En pocas semanas, tanto Villaronga como Saura nos han dejado. El silencio que había caído sobre Carlos, tras aquellos años fulgurantes entre el 70 y el 90, se ha vuelto aclamación universal hasta límites que avergüenzan: qué capacidad tenemos para recuperar a muchos maestros culturales ya cercanos a la muerte. No en vano, la víspera de recibir el Goya de Honor, marchaba a la gloria de todo tipo. Y nos dejaba un último regalo, que todavía no me ha llegado: Las paredes hablan, parece que una investigación sobre la naturaleza del arte desde el punto de vista de la base donde se desarrolla. Sin embargo, además de La caza, guardo en mi memoria otras tres películas magistrales: El jardín de las delicias (1970), Deprisa, deprisa (1980) y uno de los filmes más bellos jamás rodados, como es Sevillanas (1992). En 1991, junto a un compañero de la Revista Reseña, tuve ocasión de entrevistarlo y dos cosas sacamos en conclusión: su obsesión por la perfección y su fascinación por la música. Llevarlo a territorio solamente sociopolítico, me parece infravalorarle como creador, Saura es mucho más. Casi me atrevería a escribir que es el mayor realizador cinematográfico después de Luis Buñuel.

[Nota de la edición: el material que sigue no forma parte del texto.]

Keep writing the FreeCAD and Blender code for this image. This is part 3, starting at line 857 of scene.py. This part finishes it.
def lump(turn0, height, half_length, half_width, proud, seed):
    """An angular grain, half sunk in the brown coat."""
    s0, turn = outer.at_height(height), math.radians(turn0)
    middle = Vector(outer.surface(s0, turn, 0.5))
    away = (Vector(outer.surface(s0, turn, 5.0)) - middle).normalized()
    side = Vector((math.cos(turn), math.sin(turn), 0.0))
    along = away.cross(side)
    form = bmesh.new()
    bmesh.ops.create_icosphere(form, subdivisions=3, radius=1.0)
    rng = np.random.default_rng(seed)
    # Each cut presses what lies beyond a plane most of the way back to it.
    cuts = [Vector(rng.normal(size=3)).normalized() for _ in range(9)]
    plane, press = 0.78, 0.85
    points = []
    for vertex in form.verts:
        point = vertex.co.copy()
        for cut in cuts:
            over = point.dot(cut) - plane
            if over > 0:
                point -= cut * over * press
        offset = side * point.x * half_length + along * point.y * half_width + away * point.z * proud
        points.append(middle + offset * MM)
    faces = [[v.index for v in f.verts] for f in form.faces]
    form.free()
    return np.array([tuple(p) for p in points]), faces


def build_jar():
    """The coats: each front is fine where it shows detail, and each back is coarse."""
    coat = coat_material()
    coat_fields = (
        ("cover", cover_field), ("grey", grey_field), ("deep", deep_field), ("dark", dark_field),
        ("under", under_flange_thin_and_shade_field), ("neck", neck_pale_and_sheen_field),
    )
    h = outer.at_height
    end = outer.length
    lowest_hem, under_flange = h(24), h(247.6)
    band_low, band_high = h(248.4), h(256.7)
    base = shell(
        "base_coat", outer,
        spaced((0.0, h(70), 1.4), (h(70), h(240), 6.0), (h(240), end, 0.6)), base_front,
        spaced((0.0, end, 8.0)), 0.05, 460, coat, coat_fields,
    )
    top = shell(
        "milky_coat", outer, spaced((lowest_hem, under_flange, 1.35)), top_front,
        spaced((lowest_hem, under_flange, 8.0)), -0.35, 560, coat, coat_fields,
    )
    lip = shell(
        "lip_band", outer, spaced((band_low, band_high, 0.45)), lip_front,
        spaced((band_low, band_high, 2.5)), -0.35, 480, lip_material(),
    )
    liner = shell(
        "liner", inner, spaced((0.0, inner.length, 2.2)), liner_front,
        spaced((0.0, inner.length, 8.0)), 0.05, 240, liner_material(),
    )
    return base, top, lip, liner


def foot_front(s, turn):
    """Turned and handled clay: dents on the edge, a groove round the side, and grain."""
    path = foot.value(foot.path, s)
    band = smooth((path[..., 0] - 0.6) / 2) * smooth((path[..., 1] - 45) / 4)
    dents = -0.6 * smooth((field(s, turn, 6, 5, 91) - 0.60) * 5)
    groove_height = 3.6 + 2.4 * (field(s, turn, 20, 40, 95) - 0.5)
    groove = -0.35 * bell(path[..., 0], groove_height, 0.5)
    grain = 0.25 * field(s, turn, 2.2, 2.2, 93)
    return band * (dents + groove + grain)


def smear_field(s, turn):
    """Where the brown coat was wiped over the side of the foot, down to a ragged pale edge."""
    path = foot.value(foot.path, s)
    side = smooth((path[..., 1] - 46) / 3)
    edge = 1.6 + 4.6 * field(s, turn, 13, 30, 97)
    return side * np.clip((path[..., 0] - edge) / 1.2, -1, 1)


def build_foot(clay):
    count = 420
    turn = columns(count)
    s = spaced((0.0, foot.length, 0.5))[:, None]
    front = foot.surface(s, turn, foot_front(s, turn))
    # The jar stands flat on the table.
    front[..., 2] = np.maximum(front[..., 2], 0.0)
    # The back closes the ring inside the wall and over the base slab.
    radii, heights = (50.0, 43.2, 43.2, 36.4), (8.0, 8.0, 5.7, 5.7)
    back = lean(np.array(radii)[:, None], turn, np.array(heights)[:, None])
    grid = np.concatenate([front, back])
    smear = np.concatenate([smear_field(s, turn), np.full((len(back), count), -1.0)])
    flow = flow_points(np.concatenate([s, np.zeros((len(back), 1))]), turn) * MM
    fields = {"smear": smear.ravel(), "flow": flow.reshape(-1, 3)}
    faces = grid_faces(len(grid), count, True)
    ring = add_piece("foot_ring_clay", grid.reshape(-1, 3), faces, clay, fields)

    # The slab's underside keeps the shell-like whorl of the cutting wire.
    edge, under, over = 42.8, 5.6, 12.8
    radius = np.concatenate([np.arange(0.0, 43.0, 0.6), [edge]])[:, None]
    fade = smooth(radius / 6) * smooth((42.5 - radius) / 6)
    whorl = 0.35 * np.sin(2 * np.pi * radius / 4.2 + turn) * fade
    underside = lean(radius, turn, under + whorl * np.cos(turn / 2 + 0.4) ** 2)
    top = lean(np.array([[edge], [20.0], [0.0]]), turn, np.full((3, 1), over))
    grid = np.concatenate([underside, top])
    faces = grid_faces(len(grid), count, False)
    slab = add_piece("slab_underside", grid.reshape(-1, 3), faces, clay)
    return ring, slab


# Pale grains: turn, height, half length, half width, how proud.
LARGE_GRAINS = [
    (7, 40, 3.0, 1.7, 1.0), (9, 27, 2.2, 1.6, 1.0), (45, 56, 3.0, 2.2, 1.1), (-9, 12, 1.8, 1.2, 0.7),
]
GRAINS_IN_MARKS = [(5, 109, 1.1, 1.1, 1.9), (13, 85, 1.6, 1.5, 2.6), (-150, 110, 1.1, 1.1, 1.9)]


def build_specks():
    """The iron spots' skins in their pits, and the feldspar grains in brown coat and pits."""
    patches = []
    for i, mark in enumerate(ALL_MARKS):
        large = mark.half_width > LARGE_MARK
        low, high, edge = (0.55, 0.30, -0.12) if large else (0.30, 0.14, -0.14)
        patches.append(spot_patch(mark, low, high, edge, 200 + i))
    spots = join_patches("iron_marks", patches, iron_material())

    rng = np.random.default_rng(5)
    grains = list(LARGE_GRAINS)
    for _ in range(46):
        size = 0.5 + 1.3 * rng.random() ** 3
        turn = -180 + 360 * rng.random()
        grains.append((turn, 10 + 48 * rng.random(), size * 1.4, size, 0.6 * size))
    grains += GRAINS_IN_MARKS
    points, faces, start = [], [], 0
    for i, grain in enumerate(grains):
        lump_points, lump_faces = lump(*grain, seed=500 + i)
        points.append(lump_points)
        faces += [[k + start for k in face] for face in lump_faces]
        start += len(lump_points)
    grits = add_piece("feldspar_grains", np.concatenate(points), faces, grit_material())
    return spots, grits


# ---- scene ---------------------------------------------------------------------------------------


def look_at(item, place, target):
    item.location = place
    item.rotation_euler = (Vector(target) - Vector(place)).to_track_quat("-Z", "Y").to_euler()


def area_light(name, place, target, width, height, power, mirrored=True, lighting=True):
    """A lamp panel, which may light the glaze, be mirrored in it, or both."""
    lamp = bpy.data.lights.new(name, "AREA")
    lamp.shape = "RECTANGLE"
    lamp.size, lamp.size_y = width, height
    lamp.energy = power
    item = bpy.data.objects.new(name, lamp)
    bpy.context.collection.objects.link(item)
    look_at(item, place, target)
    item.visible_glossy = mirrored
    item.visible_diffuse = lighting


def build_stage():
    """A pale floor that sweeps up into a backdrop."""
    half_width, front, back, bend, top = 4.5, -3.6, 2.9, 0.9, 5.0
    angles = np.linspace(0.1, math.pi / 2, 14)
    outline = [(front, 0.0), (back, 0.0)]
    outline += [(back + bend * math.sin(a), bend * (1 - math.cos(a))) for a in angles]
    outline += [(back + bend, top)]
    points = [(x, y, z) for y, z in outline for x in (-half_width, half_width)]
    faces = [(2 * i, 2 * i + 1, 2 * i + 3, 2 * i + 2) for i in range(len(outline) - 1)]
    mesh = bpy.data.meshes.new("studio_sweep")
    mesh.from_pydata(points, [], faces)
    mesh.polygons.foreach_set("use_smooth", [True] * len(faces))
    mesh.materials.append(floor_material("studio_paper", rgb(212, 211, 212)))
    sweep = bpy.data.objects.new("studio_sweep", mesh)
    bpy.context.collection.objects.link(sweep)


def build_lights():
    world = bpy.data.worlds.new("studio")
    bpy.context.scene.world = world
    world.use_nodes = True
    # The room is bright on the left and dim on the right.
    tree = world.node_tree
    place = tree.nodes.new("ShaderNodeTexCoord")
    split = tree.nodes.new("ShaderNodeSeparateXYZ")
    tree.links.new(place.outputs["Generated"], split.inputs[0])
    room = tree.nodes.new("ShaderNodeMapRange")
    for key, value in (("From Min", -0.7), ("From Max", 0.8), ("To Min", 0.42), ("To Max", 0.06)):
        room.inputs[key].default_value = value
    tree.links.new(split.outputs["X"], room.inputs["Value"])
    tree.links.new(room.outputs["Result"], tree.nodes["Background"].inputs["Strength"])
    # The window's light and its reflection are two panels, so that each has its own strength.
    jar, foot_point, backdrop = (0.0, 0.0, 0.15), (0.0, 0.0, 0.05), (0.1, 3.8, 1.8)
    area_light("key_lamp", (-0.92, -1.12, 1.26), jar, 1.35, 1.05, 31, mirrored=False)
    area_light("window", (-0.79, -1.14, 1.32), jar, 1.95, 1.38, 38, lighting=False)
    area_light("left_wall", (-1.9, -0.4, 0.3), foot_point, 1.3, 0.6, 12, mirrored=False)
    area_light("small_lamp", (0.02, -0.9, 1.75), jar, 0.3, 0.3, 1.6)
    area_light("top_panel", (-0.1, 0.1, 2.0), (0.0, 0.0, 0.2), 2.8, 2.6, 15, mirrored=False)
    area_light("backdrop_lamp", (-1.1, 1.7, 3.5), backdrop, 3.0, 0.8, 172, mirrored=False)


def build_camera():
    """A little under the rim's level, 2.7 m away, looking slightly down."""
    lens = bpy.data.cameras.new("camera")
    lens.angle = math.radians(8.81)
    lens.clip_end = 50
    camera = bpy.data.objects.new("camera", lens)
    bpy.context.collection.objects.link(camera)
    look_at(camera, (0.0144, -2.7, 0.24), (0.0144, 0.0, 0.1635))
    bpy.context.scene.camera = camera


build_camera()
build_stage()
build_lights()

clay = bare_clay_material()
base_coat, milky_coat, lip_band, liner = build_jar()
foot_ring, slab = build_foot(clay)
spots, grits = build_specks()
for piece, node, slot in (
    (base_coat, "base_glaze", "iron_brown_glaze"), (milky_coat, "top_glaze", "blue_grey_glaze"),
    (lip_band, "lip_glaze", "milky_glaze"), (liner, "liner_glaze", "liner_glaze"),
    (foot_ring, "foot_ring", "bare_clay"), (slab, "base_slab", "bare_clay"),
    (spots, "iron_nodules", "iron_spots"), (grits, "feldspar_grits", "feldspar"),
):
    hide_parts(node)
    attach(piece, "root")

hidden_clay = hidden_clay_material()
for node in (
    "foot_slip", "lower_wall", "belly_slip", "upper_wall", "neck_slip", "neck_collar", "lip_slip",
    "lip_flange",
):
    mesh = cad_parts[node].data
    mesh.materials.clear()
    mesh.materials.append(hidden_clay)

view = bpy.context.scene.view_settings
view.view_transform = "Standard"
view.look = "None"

Villaronga, como hemos escrito arriba, es una persona absolutamente atormentada y siempre con un regusto por la crueldad y el mal en estado puro. Lo que no impide una pureza sustancial en su filmografía, sobre todo en esas miradas infantiles/juveniles que te golpean el corazón y no menos la consciencia. Tras el cristal inició una filmografía no muy extensa pero siempre de calidad tanto narrativa como estética. Me entusiasma su planificación, el uso del color y sobre todo una dirección de actores que me recuerda mucho a Elia Kazan, tan olvidado. Además de las dos películas ya citadas, sugiero la revisión de El mar (2000), un desarrollo estético impagable, y El testamento de Rosa (2015), una indagación de enorme belleza y hondura sobre el testamento vital de Rosa Novell injustamente olvidada. Siempre, absolutamente siempre e insisto en ello, una crueldad transida de hermosura, que nos comunica tanto amargura como serenidad. El misterio de Agustí Villaronga.

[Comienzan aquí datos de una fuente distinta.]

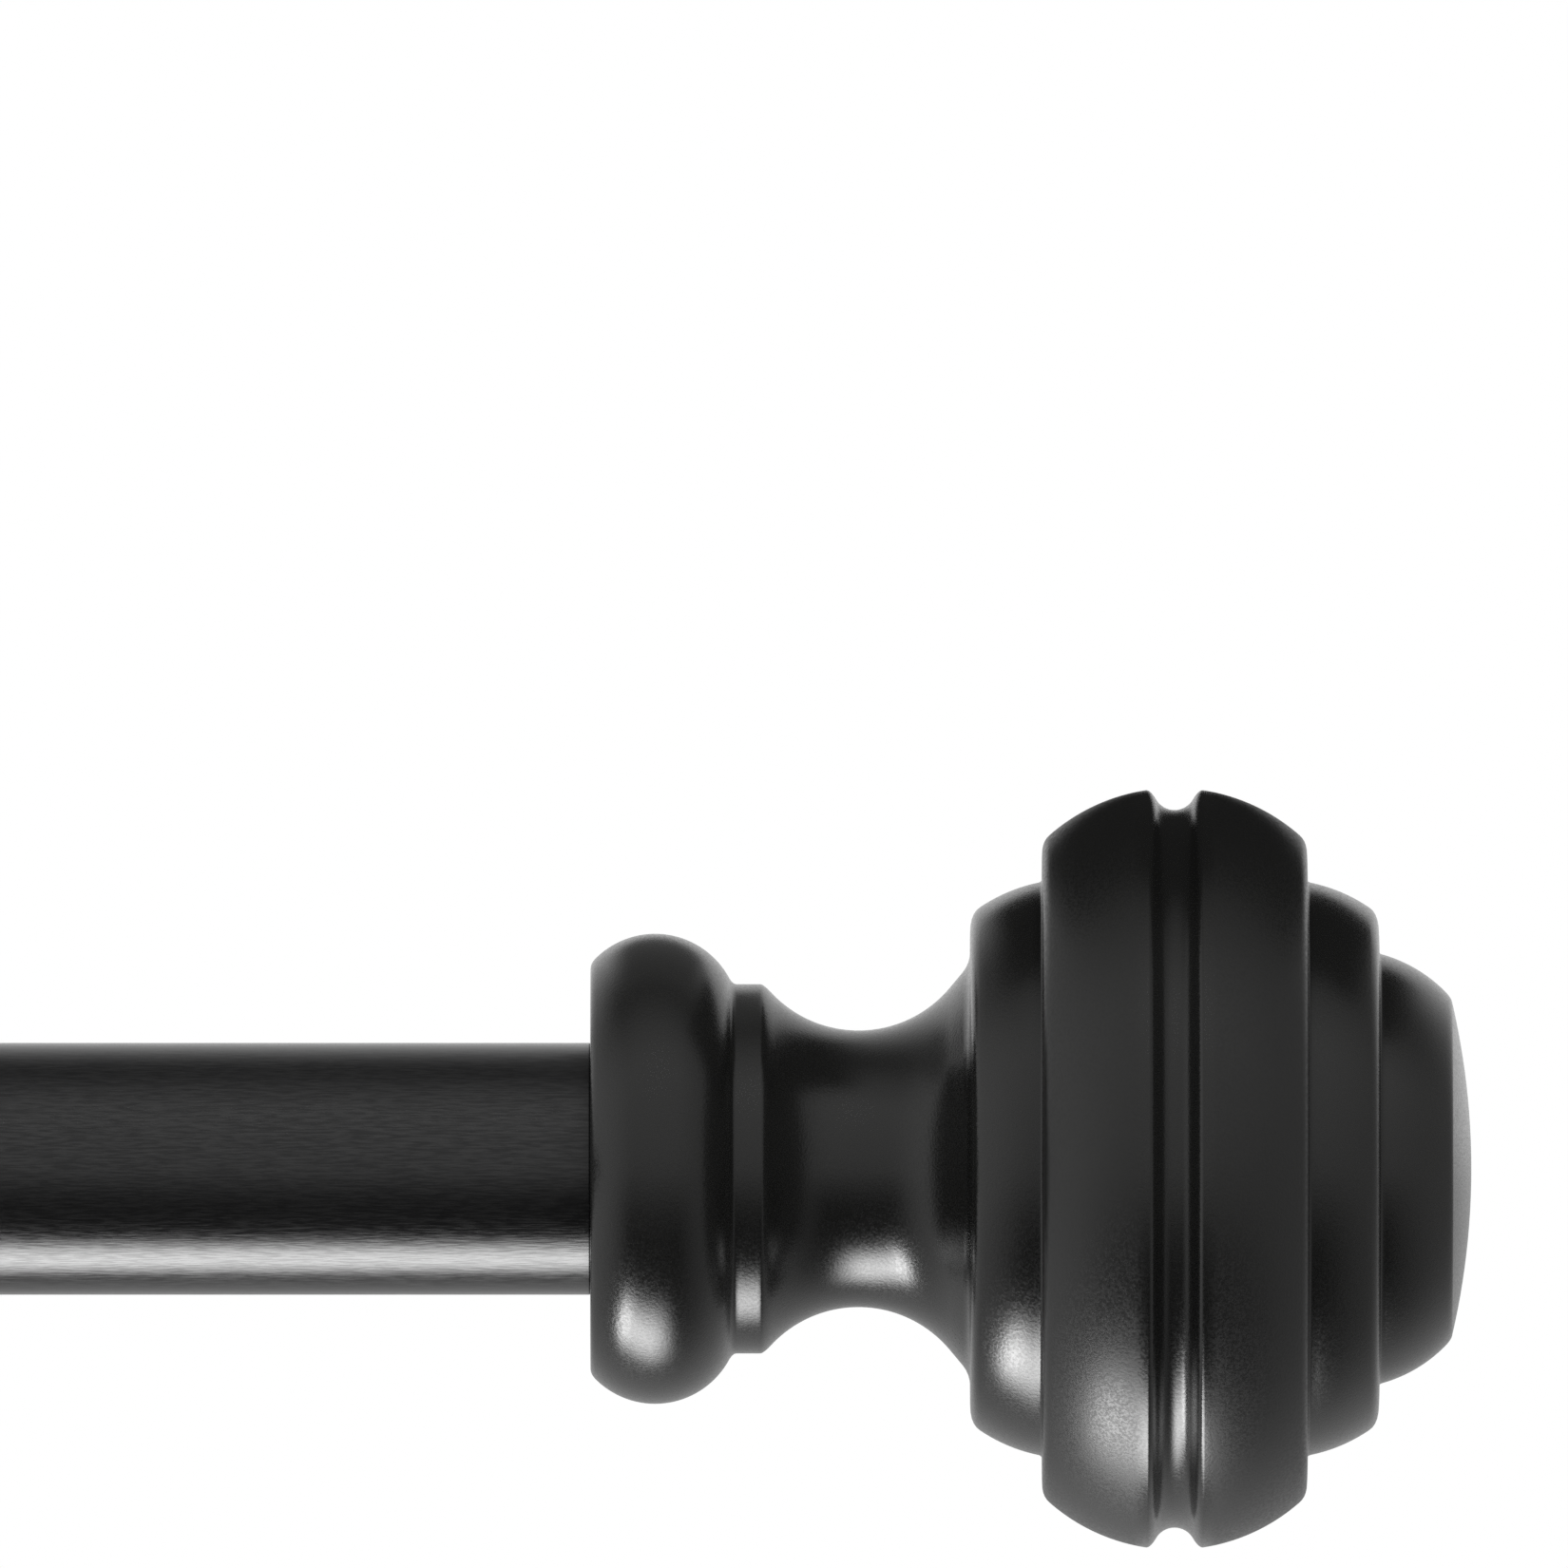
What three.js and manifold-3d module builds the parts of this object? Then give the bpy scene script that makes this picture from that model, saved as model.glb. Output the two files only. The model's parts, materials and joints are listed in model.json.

Saura tuvo su contrapeso nada menos que a Mario Camus, con esos Santos inocentes emblemáticos, además de firmas como Víctor Erice, Josefina Molina, Pilar Miró y Zulueta, entre otros, que conformaron una élite cinematográfica de evidente altura porque nos abrió a la modernidad. No en vano, en 1982, y ante la sorpresa de muchos, un tal Pedro Almodóvar nos lanzaba esa comedia dramática que es Pepi, Luci, Bom y otras chicas del montón, que ya preconizaba ese fenómeno que hemos llamado posmodernidad, tan atractivo como delicuescente. Pero todo aquel cine te llenaba el alma y te obligaba a reflexionar sobre las virtudes y vicios humanos así como también sobre la atracción de la buena narración fílmica, que está en la base de todo gran cine. Parece que en estos momentos, el cine español recobra algo aquel pulso y nos hace presagiar tiempos esperanzados. Dentro de un orden, es decir, de los Productores.

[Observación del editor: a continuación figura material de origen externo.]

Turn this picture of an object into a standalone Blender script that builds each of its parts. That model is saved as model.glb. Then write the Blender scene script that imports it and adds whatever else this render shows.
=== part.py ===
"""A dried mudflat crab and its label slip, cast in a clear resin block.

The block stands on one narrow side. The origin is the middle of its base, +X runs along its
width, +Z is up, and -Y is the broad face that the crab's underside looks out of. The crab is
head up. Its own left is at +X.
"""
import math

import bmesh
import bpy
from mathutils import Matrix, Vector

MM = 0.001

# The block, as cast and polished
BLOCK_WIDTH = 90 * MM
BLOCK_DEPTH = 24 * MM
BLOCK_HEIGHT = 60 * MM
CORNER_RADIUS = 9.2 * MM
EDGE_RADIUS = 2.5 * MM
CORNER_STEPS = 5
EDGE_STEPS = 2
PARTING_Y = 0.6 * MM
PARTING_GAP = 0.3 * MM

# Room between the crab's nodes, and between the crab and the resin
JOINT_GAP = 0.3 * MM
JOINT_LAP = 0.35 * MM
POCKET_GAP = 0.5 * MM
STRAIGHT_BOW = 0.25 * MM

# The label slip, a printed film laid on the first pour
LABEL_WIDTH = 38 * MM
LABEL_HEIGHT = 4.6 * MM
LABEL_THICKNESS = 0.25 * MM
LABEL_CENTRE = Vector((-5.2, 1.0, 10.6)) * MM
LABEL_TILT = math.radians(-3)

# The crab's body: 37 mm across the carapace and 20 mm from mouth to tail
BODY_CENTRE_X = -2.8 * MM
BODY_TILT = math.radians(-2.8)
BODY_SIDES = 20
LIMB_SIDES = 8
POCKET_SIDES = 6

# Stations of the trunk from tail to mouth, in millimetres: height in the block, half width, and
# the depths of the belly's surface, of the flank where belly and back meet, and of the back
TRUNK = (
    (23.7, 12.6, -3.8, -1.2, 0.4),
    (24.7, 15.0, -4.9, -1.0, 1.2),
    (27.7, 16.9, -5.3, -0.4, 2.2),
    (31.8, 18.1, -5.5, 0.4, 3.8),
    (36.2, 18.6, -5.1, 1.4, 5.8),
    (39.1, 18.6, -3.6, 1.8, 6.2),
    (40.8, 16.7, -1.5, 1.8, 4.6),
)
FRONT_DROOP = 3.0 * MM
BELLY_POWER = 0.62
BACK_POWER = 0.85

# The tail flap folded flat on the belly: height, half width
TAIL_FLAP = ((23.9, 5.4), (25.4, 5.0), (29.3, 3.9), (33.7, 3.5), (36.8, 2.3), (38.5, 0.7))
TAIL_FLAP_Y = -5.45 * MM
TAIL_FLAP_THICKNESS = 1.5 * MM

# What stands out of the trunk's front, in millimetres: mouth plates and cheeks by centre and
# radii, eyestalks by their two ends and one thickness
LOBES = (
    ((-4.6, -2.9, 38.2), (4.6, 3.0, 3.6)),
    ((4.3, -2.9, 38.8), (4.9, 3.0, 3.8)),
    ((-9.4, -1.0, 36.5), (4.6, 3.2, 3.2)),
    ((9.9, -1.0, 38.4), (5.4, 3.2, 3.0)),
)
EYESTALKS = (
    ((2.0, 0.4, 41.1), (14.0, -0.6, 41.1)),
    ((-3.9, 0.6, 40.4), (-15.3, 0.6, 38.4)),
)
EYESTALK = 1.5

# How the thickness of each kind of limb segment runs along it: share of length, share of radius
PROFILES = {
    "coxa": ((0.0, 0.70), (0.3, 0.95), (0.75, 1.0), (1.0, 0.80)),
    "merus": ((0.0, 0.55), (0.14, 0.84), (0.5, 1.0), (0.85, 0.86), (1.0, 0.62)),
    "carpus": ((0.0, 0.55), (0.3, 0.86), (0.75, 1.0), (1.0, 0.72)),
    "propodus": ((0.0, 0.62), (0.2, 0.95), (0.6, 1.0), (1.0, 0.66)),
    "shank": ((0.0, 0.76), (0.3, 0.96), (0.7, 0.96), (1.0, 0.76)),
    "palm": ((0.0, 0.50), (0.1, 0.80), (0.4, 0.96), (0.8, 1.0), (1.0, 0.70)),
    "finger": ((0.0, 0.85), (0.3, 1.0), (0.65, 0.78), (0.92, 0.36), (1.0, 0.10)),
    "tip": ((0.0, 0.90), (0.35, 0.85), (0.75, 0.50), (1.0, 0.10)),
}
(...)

En fin, Carlos Saura y Agustí Villaronga nos dejan un tanto huérfanos de un cine sólido, serio, pero sobre todo inundado de esa belleza que, cuando se da la mano con guiones valiosos, eleva al cine hasta paisajes que apenas logramos percibir. Es el misterio de la pantalla brillante, nunca sustituida por los actuales medios virtuales.

Y una pregunta final, pero que me intriga hasta el límite: ¿Por qué extraña razón un filme tan recomendable como Alcarrás, de Clara Simón, se ha marchado de los Goya sin una sola estatuilla? No llego a comprenderlo.